Tentu saja mereka akan diminta mengembangkan pengetahuannya tentang akar budaya sendiri dan dapat bicara persoalan global melalui budayanya.
Melalui postingan di media sosial Festival MenTARI @festival_men_tari kita dapat melihat prosedur mentoring bagi para koreografer muda tersebut berlangsung. Mulai dari kegiatan yang diistilahkan dengan “Ruang Reka” kita dapat melihat bagaimana penyelenggara festival mendampingi para koreografer muda terpilih belajar untuk menyampaikan gagasan mereka terhadap penciptaan tari hingga mengasah visi artistik mereka dalam sebuah pertunjukan.
Para koreografer muda terpilih pun didampingi oleh beberapa orang mentor yang diistilahkan dengan “Teman Berproses”, di mana mereka intens melakukan diskusi dan menggali lebih dalam kehendak yang ingin dihadirkan para koreografer muda di atas panggung pertunjukan.
Teman Berproses dalam mentoring ini terdiri dari lima orang yang masing-masing mereka mempunyai kapasitas dan kemampuan berbeda dalam melihat tari. Mereka adalah Hanafi, Adinda Luthvianti, Taufiq Adam, Heru Joni Putra, dan Hartati—dari perupa hingga koreografer.
Selama Januari hingga Maret kelima Teman Berproses ini medampingi sepuluh koreografer terpilih dalam Festival MenTARI untuk menguatkan dan memberi pandangan terhadap ide-ide yang ingin dihadirkan dalam bentuk tari.
Proses mentoring yang lebih serupa laboratorium bersama ini diistilahkan dengan “Belakang Layar” yang kemudian juga menjadi tema besar dalam festival. Tema ini dianggap sebagai kunci bagaimana program dijalankan dan berkaitan dengan latar belakang penyelenggaraan festival.
Penyelenggara menganggap kerja-kerja belakang layar menjadi penting ketika hendak membangun ekosistem koreografer dan hal-hal lain yang berkaitan dengan kekaryaan.
Penyelenggara juga membangun kerja-kerja antar disiplin, pengalaman manajerial pertunjukan, proses membangun jaringan dan membangun jejaring ekosistem pentonton.

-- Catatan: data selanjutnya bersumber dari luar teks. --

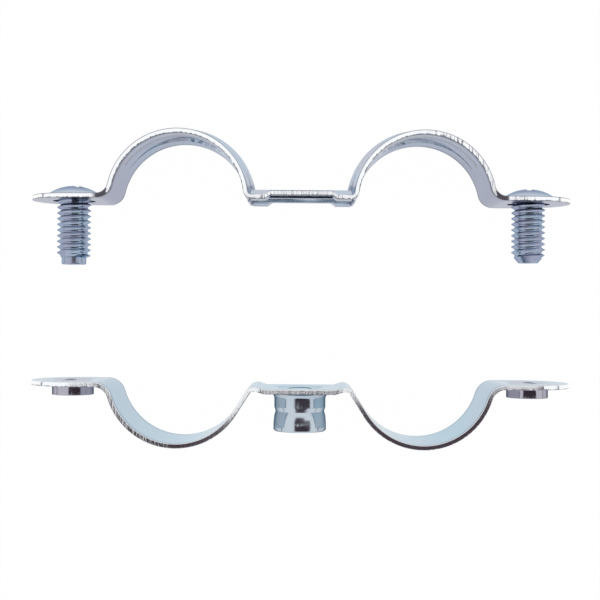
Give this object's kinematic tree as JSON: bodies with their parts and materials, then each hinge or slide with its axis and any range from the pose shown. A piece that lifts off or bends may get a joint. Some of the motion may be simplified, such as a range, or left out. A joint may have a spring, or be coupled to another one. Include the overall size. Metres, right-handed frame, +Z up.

Dalam catatan penyelenggara, lima aspek (koreografi, gagasan karya, dramaturgi tari, musik tari, artistik) merupakan aspek-aspek yang diberikan pada koreografer muda sekaligus menghubungkannya dengan ide atau gagasan mereka hingga menjadi sebuah konsep karya tari.
Dengan artian, lima orang “teman berproses” merupakan seniman sekaligus mentor yang kapabilitas mereka sesuai dengan lima aspek tersebut dan mendampingi proses penciptaan selama tiga bulan. Sejauh ini, mentoring dilakukan secara daring dalam satu minggu dengan 5 materi.
Koreografer hadir dikelas mentoring dengan membawa ide/gagasan mereka membongkar dan mendiskusikan dengan mentor terkait. Dalam satu bulan pertama materi konsep karya sudah harus selesai, bulan kedua mentoring sudah dalam bentuk presentasi dengan pertemuan bersama mentor dua minggu sekali, karena koreografer telah bekerja dengan penari.
Pada bulan ke tiga pertemuan dua minggu sekali dengan bahasan lebih kepada hal-hal artistik pendukung atau menentukan keputusan terakhir yang berkaitan dengan artistik atau pemanggungan.
Tujuan metoda mentoring ini dianggap agar setiap koreografer dengan ide dan gagasannya betul-betul digiring ke proses penciptaannya masing-masing.
Sehingga fungsi mentor tidak hanya untuk membuka cakrawala mereka tapi juga membantu mengurai proses dan teman diskusi para koreografer. Dengan harapan, metoda ini langsung menjadi praktik berkarya yang intensif, efisien, dan sistimatis.
Dan akhirnya, 6-9 April ini kita akan melihat garapan dari 10 koreografer muda Sumatra Barat. Mereka adalah: Afrizal, David Putra Yudha, Muthia Ranti, Hendri, Ipraganis, Denny Maiyosta, Nurima Sari, Marya Danche, Safrini, Yesriva Nursyam.
Dengan harapan semoga proses pertunjukan tersebut sesuai dengan apa yang diharapkan oleh Sekoci melalui Festival MenTARI: menjaga iklim regenerasi koreografer tari Sumatra Barat.